Alongside this a key strategy approach involves forming cross-functional AI governance teams that bring together experts from finance, compliance, legal and IT departments. This collaborative approach ensures that AI initiatives align with regulatory requirements and ethical standards. According to OneAdvanced, establishing such teams is crucial for effective AI compliance frameworks, especially when they are functioning in real-time.
To enhance data analysis, companies are also adopting decentralised data lakes, allowing for the aggregation of structured and unstructured data from various departments. This holistic data integration facilitates more comprehensive fraud detection.

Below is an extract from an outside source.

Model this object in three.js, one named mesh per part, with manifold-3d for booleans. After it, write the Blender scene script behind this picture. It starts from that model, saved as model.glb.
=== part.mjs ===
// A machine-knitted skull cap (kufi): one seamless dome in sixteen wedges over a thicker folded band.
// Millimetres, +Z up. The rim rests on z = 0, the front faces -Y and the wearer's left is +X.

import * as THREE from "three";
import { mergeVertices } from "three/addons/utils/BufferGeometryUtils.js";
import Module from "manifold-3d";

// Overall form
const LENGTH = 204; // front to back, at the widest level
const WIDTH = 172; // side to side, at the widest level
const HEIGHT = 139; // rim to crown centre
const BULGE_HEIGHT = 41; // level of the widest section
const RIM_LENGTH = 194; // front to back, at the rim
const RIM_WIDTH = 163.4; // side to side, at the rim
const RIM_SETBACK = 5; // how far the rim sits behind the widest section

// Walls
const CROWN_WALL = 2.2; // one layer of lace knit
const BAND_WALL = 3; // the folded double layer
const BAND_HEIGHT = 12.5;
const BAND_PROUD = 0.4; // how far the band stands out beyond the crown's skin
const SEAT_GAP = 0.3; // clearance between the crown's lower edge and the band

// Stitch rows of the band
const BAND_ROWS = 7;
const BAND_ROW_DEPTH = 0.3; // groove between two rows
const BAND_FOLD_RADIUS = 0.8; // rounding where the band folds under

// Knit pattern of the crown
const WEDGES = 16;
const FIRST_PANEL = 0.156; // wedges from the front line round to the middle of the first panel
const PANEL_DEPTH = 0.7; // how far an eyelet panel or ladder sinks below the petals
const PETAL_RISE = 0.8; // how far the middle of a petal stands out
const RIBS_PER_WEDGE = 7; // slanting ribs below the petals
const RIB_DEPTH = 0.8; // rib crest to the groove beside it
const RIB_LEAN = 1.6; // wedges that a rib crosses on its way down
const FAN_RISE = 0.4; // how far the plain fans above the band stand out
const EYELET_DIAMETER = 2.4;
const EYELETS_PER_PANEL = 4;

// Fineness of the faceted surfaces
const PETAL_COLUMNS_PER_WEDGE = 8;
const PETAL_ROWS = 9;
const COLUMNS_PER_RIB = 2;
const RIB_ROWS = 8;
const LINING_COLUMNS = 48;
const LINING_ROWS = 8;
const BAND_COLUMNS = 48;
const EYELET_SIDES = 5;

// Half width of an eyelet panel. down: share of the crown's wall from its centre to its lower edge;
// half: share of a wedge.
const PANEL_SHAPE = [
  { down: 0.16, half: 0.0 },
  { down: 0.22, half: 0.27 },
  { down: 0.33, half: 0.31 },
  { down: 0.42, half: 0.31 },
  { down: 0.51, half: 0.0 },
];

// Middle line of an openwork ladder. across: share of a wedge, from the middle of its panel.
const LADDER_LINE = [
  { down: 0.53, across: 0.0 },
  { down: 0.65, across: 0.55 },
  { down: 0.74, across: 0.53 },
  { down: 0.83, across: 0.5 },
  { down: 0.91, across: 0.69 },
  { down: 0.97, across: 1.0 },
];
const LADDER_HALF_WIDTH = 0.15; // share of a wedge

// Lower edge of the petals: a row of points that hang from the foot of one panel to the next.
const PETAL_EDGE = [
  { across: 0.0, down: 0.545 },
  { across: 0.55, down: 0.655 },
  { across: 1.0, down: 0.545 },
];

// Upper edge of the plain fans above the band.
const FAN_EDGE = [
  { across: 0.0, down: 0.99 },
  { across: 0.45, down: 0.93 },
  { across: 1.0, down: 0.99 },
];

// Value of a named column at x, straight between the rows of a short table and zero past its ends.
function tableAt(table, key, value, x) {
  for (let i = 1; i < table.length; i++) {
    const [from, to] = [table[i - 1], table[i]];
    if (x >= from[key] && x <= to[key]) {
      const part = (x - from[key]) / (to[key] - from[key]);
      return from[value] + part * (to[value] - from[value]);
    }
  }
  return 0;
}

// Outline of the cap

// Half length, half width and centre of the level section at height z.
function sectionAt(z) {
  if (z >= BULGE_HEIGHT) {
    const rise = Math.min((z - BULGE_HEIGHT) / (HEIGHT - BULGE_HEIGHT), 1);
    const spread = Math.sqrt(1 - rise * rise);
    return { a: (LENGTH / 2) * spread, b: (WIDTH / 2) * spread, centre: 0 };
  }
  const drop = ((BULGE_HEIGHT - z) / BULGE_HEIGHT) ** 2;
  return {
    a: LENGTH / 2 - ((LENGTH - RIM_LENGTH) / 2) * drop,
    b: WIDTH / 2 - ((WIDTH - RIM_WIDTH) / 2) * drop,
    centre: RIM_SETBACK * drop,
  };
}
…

Databricks highlights how their Lakehouse Platform enables real-time fraud detection by combining the best elements of data lakes and data warehouses.
In a further development, the use of synthetic data has become instrumental in training AI models without compromising privacy. J.P. Morgan, for instance, generates synthetic datasets to accelerate research and model development in financial services, improving fraud detection capabilities while safeguarding sensitive information.
By embedding AI throughout their operations, fostering cross-functional collaboration, leveraging decentralised data architectures, and utilising synthetic data, leading companies are certainly setting new standards in proactive fraud prevention.
The Road Ahead
AI won’t replace auditors and accountants, but it will empower them to work smarter, faster and with greater foresight. As AI models become more transparent and predictive, their use in fraud detection is likely to shift from optional innovation to regulatory expectation. For businesses, particularly SMEs, now is the time to explore how AI can be integrated into fraud prevention strategies in a compliant, explainable way. In a world of increasingly complex and invisible financial crime, slow and reactive defences are no longer fit for purpose. The tools are already here; the question i are you ready to adopt them?